[Bro-Dev] Broker raw throughput

Dominik Charousset dominik.charousset at haw-hamburg.de
Wed Mar 9 02:23:28 PST 2016


>> You could additionally try to tweak
>> caf#middleman.max_consecutive_reads, which configures how many
>> new_data_msg messages a broker receives from the backend in a single
>> shot. It makes sense to have the two separated, because one configures
>> fairness in the scheduling and the other fairness of connection
>> multiplexing.
> 
> Good to know about this tuning knob. I played with a few values, from 1
> to 1K, but could not find an improvement by tweaking this value alone.
> Have you already performed some measurements to find the optimal
> combination of parameters?

I don't think there is an optimal combination for all use cases. You are always trading between fairness and throughput. The question is whether your application needs to stay responsive to multiple clients or if your workload is some form of non-interactive batch processing.

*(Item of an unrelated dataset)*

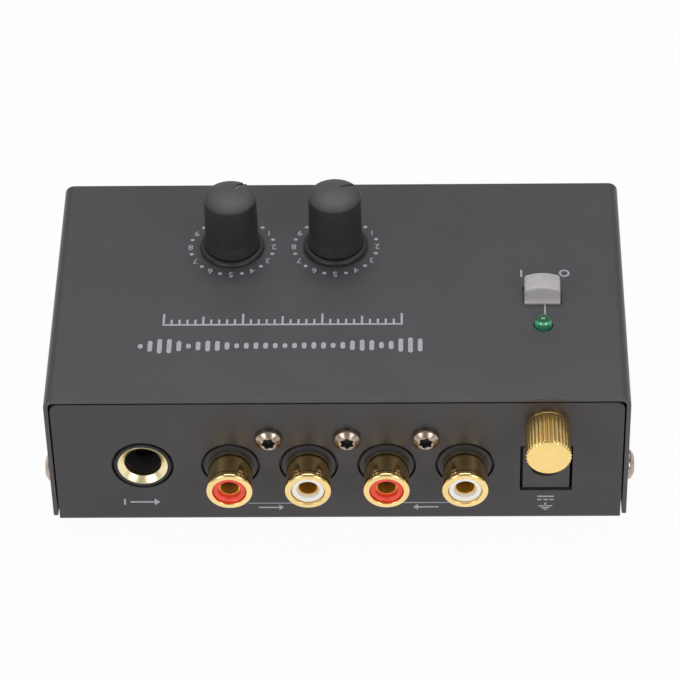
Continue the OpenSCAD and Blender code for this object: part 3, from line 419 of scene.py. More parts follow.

Any default value is arbitrary at the end of the day. As long as messages are distributed more-or-less evenly among actors and no actor receives hundreds of messages between scheduling cycles, the parameters don't matter anyway.

>> Tackling the "many small messages problem" isn't going to be easy. CAF
>> could try to wrap multiple messages from the network into a single
>> heap-allocated storage that is then shipped to an actor as a whole,
>> but this optimization would have a high complexity.
> 
> A common strategy to reduce high heap pressure involves custom
> allocators, and memory pools in particular. Assuming that a single actor
> produces a fixed number of message types (e.g., <= 10), one could create
> one memory pool for each message type. What do you think about such a
> strategy?

This is exactly what CAF does. A few years ago, this was absolutely necessary to get decent performance. Recently, however, standard heap allocators were getting much better (at least on Linux). You can build CAF with --no-memory-management to see if it makes a difference on BSD.

The optimization I meant is to not wrap each integer in its own message object, but rather make one message which then contains X integers that are transparently interpreted by the receiver as X messages. But this requires some form of "output queue" or lookahead mechanism.